_DATASET CONTENT_.
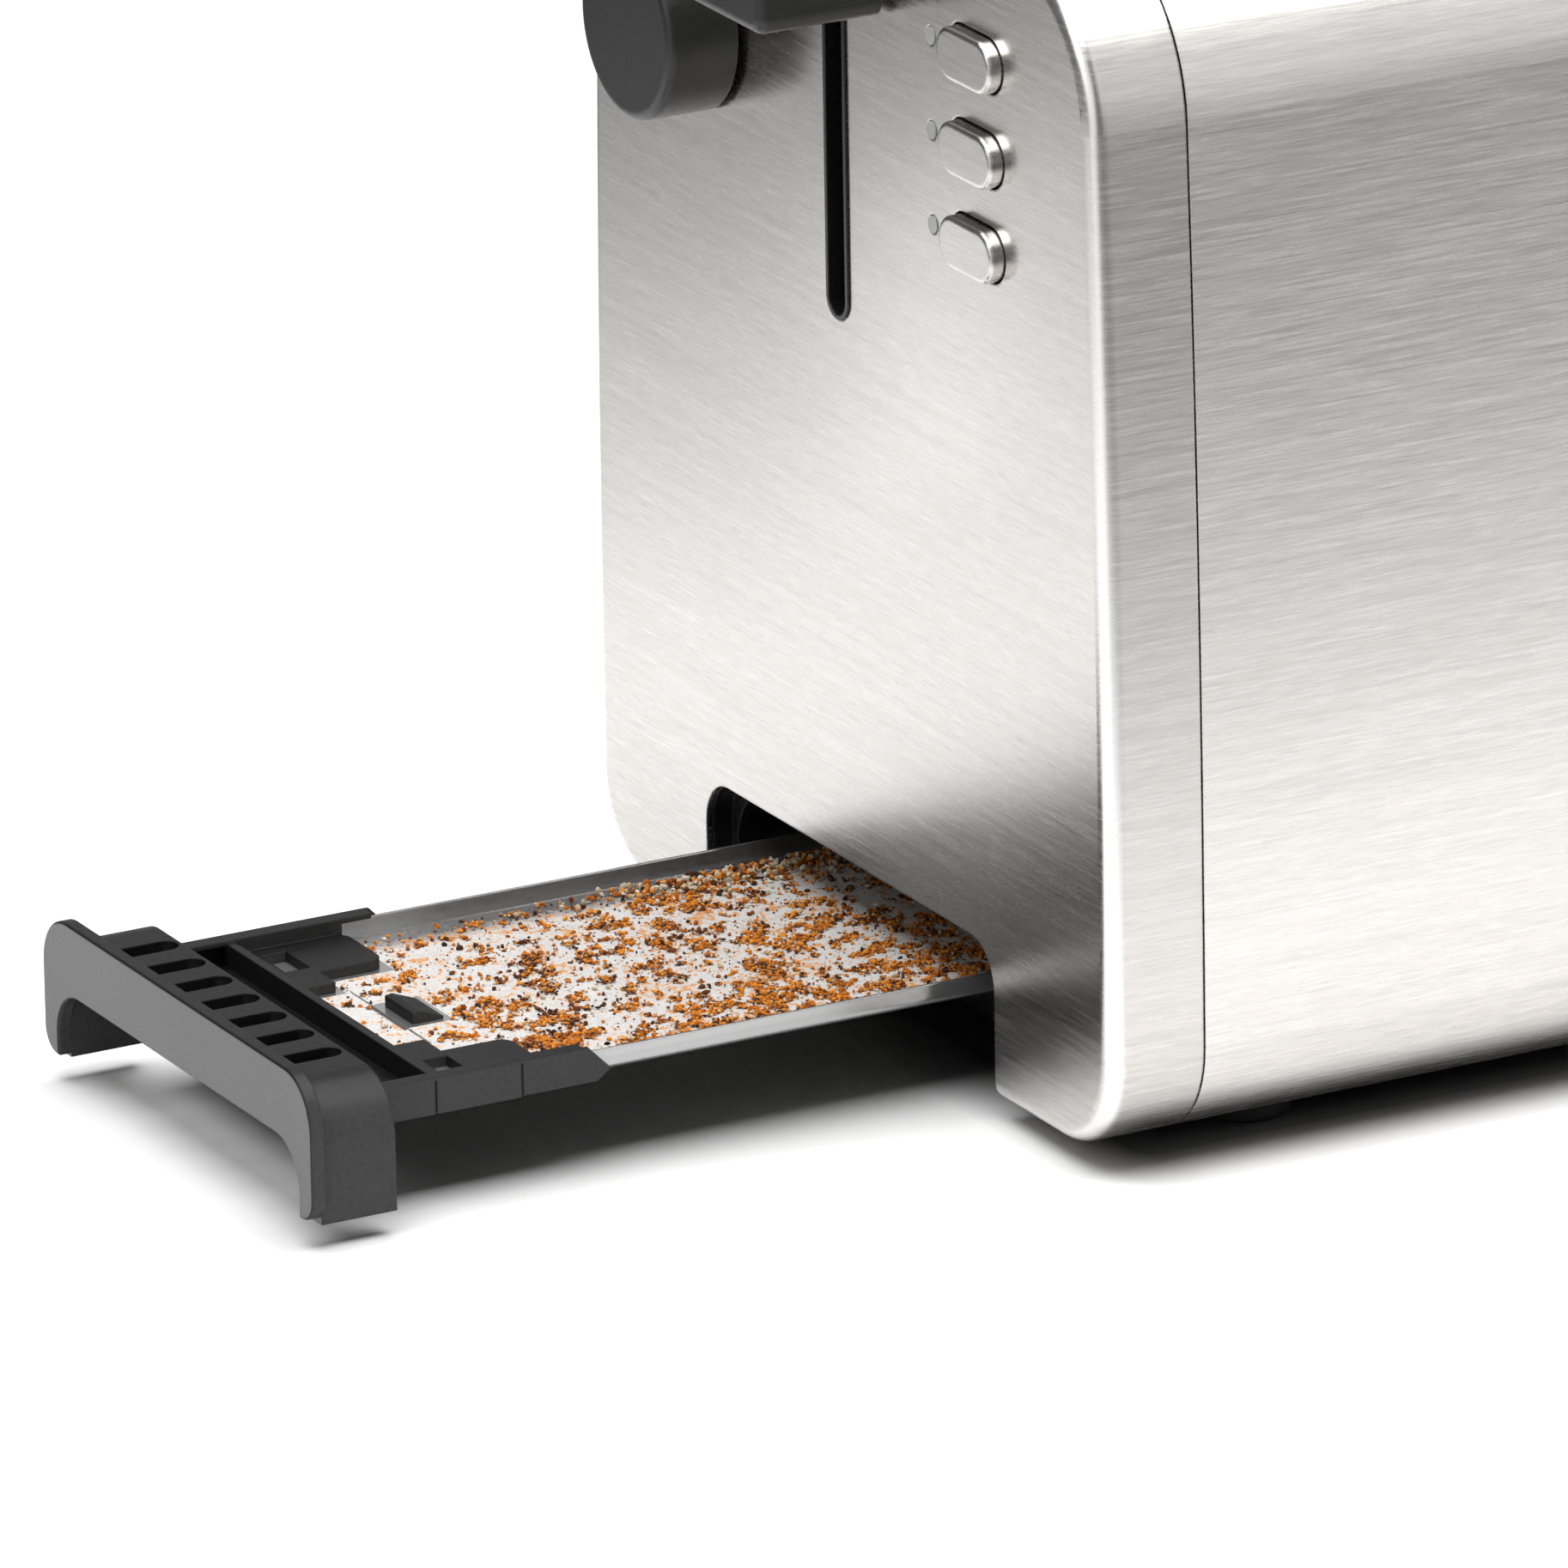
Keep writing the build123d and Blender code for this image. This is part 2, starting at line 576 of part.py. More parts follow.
with BuildPart() as tray_frame:
    # channel floor and lip behind the handle
    block(X_HREAR + 0.05, -257.6, -39.9, 39.9, 16.2, 17.8)
    block(-257.6, -256.0, -39.9, 39.9, 16.2, 22.0)
    for s in (-1, 1):
        # outer skin of the side arm, pointed at its rear end
        with BuildSketch(Plane.XZ.offset(-s * 39.0)):
            with BuildLine():
                Polyline((X_HREAR + 0.05, 16.2), (X_HREAR + 0.05, 22.4), (-229.7, 22.4),
                         (-225.7, 18.3), (-228.2, 16.4), (-242.0, 16.4), (-242.0, 16.2),
                         (X_HREAR + 0.05, 16.2))
            make_face()
        extrude(amount=-s * 0.9)
        # cap over the rim of the pan, and the inner skin
        block(X_HREAR + 0.05, -230.5, min(s * 36.9, s * 39.0), max(s * 36.9, s * 39.0), 21.5, 22.4)
        block(-255.0, -236.0, min(s * 36.9, s * 38.1), max(s * 36.9, s * 38.1), 18.05, 21.5)
        # flat tongue lying on the floor of the pan, with its square window
        with BuildSketch(Plane.XY.offset(18.05)):
            with BuildLine():
                Polyline((-256.5, s * 16.0), (-247.8, s * 16.0), (-247.8, s * 22.2),
                         (-235.6, s * 22.2), (-235.6, s * 37.0), (-256.5, s * 37.0),
                         (-256.5, s * 16.0))
            make_face()
            fillet(vertices().sort_by(Axis.X)[-2:], 2.4)
            with Locations((-250.4, s * 29.3)):
                Rectangle(4.6, 9.2, mode=Mode.SUBTRACT)
        extrude(amount=1.75)
        # joints in the skin
        for x in (-257.8, -242.0):
            block(x - 0.2, x + 0.2, min(s * 39.6, s * 40.2), max(s * 39.6, s * 40.2), 16, 22.0, Mode.SUBTRACT)
out(tray_frame, "tray_frame")

with BuildPart() as tray_catch:
    with BuildSketch(Plane.XZ.offset(5.1)):
        with BuildLine():
            Polyline((-244.3, 18.4), (-244.3, 20.3), (-243.0, 20.5), (-238.6, 18.8),
                     (-238.6, 18.4), (-244.3, 18.4))
        make_face()
    extrude(amount=-10.0)
out(tray_catch, "tray_catch")

# ================================================================ lever carriage
ARM_HW, ARM_H = 2.4, 7.0
with BuildPart() as lever_knob:
    with BuildSketch(Plane.YZ.offset(-184)):
        with Locations((0, LEVER_Z)):
            RectangleRounded(38, 11, 3)
    extrude(amount=22.6)
    fillet(lever_knob.faces().sort_by(Axis.X)[0].edges(), 2.0)
    with BuildSketch(Plane.YZ.offset(-173)):
        with Locations((0, LEVER_Z)):
            SlotOverall(ARM_H + 0.1, 2 * ARM_HW + 0.1, rotation=90)
    extrude(amount=15, mode=Mode.SUBTRACT)
out(lever_knob, "lever_knob")

with BuildPart() as carriage_bracket:
    block(-100, -98.4, -30, 30, 97, 192)
    with BuildSketch(Plane.YZ.offset(-172.9)):
        with Locations((0, LEVER_Z)):
            SlotOverall(ARM_H, 2 * ARM_HW, rotation=90)
    extrude(amount=72.95)
    for s in (-1, 1):
        for z in (102, 182):
            block(-115, -100, s * 22 - 6.5, s * 22 + 6.5, z, z + 2)
    block(-114, -100, 6.5, 15, 170, 171.5)
    with BuildSketch(Plane.XY.offset(90)):
        with Locations((-108, -22), (-108, 22)):
            Circle(4.5)
    extrude(amount=105, mode=Mode.SUBTRACT)
    with BuildSketch(Plane.YZ.offset(-101)):
        for z in (118, 140, 162):
            with Locations((0, z)):
                SlotOverall(24, 9)
    extrude(amount=3, mode=Mode.SUBTRACT)
out(carriage_bracket, "carriage_bracket")

with BuildPart() as carriage_bushes:
    for z in (98, 178):
        with BuildSketch(Plane.XY.offset(z)):
            with Locations((-108, -22), (-108, 22)):
                Circle(4.45)
            with Locations((-108, -22), (-108, 22)):
                Circle(2.56, mode=Mode.SUBTRACT)
        extrude(amount=10)
out(carriage_bushes, "carriage_bushes")

for side, s in (("left", 1), ("right", -1)):
    with BuildPart() as lifter:
        block(-98.35, 99, s * BREAD_Y - 0.8, s * BREAD_Y + 0.8, 100, 105)
        block(-98.35, -97.4, s * BREAD_Y - 5, s * BREAD_Y + 5, 99, 112)
        for k in range(10):
            x = -58 + 16 * k
            block(x - 1.5, x + 1.5, s * BREAD_Y - 6, s * BREAD_Y + 6, 105, 106.6)
    out(lifter, side + "_bread_lifter")

with BuildPart() as armature_plate:
    block(-120, -100.05, -9, 9, 99.8, 102.0)
out(armature_plate, "armature_plate")

# ================================================================ bread guards
for name, y in (("left_outer", 37.5), ("left_inner", 10.5),
                ("right_inner", -10.5), ("right_outer", -37.5)):
    with BuildPart() as guard:
        for z in GUARD_Z:
            with BuildSketch(Plane.YZ.offset(-81)):
                with Locations((y, z)):
                    Circle(1.2)
            extrude(amount=189)
        with BuildSketch(Plane.XY.offset(56)):
            with Locations(*[(-60 + 24.5 * k, y) for k in range(7)]):
                Circle(0.9)
        extrude(amount=132)
    out(guard, "guard_" + name)

# ================================================================ buttons and dial
for name, z in zip(("stop_button", "defrost_button", "reheat_button"), BUTTON_Z):
    with BuildPart() as button:
        with BuildSketch(Plane.YZ.offset(-162.6)):
            with Locations((BUTTON_Y, z)):
                SlotOverall(18, 9)
        extrude(amount=9.0)
        fillet(button.faces().sort_by(Axis.X)[0].edges(), 0.8)
        with BuildSketch(Plane.YZ.offset(-156.6)):
            with Locations((BUTTON_Y, z)):
                SlotOverall(21, 11.5)
        extrude(amount=3.0)
        with BuildSketch(Plane.YZ.offset(-153.6)):
            with Locations((BUTTON_Y, z)):
                Rectangle(6.4, 6.4)
        extrude(amount=10.3)
    out(button, name)

with BuildPart() as browning_dial:
    with BuildSketch(Plane.YZ.offset(-174)):
        with Locations((DIAL_Y, DIAL_Z)):
            Circle(16)
    extrude(amount=13)
    fillet(browning_dial.faces().sort_by(Axis.X)[0].edges(), 1.6)
    with BuildSketch(Plane.YZ.offset(-174.5)):
        with Locations((DIAL_Y, DIAL_Z + 10)):
            SlotOverall(7, 1.4, rotation=90)
    extrude(amount=1.0, mode=Mode.SUBTRACT)
    with BuildSketch(Plane.YZ.offset(-161)):
        with Locations((DIAL_Y, DIAL_Z)):
            Circle(3.0)
    extrude(amount=20)
out(browning_dial, "browning_dial")
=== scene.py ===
import math
import random

import bmesh
import bpy
from mathutils import Matrix, Vector


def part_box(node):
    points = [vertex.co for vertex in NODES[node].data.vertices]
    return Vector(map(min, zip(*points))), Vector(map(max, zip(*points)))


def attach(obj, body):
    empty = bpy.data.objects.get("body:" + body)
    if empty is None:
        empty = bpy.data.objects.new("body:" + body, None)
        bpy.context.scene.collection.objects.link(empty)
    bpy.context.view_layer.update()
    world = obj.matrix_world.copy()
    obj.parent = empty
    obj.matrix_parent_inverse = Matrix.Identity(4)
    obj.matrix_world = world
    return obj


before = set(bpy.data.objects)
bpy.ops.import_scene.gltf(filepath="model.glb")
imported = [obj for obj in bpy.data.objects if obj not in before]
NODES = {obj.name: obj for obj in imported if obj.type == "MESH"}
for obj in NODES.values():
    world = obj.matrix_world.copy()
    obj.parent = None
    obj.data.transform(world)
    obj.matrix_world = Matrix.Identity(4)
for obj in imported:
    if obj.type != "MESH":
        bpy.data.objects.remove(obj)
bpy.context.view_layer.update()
scene = bpy.context.scene
MM = 0.001
FADE = (0.10, 0.50)      # the floor fades into the backdrop this far from the object
AMBIENT = 0.05             # backdrop light on matt surfaces
GLOSS = 0.12               # and as seen in gloss
BANKS = [(62, 19, 12, 40, 0.45), (-62, 25, 15, 45, 0.75), (-150, 8, 8, 32, 0.8)]

# ------------------------------------------------------------------ camera
CAM_POS = Vector((-1.4430, -2.3974, 0.9890))
right = Vector((0.88079, -0.47324, -0.01571)).normalized()
back = Vector((-0.44251, -0.83450, 0.32833)).normalized()
up = back.cross(right).normalized()
right = up.cross(back).normalized()
cam_data = bpy.data.cameras.new("camera")
cam_data.sensor_width = 36.0
cam_data.lens = 397.2
cam_data.clip_start, cam_data.clip_end = 0.05, 30.0
cam = bpy.data.objects.new("camera", cam_data)
scene.collection.objects.link(cam)
m = Matrix.Identity(4)
for i in range(3):
    m[i][0], m[i][1], m[i][2], m[i][3] = right[i], up[i], back[i], CAM_POS[i]
cam.matrix_world = m
scene.camera = cam
scene.view_settings.view_transform = "Standard"
scene.view_settings.look = "None"
scene.view_settings.exposure = 0.0
scene.view_settings.gamma = 1.0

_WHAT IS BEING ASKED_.
The word "NODES" may appear on some lines. Report how many lines hold it, giving the number alone.

_EXERCISE SOLUTION_.
3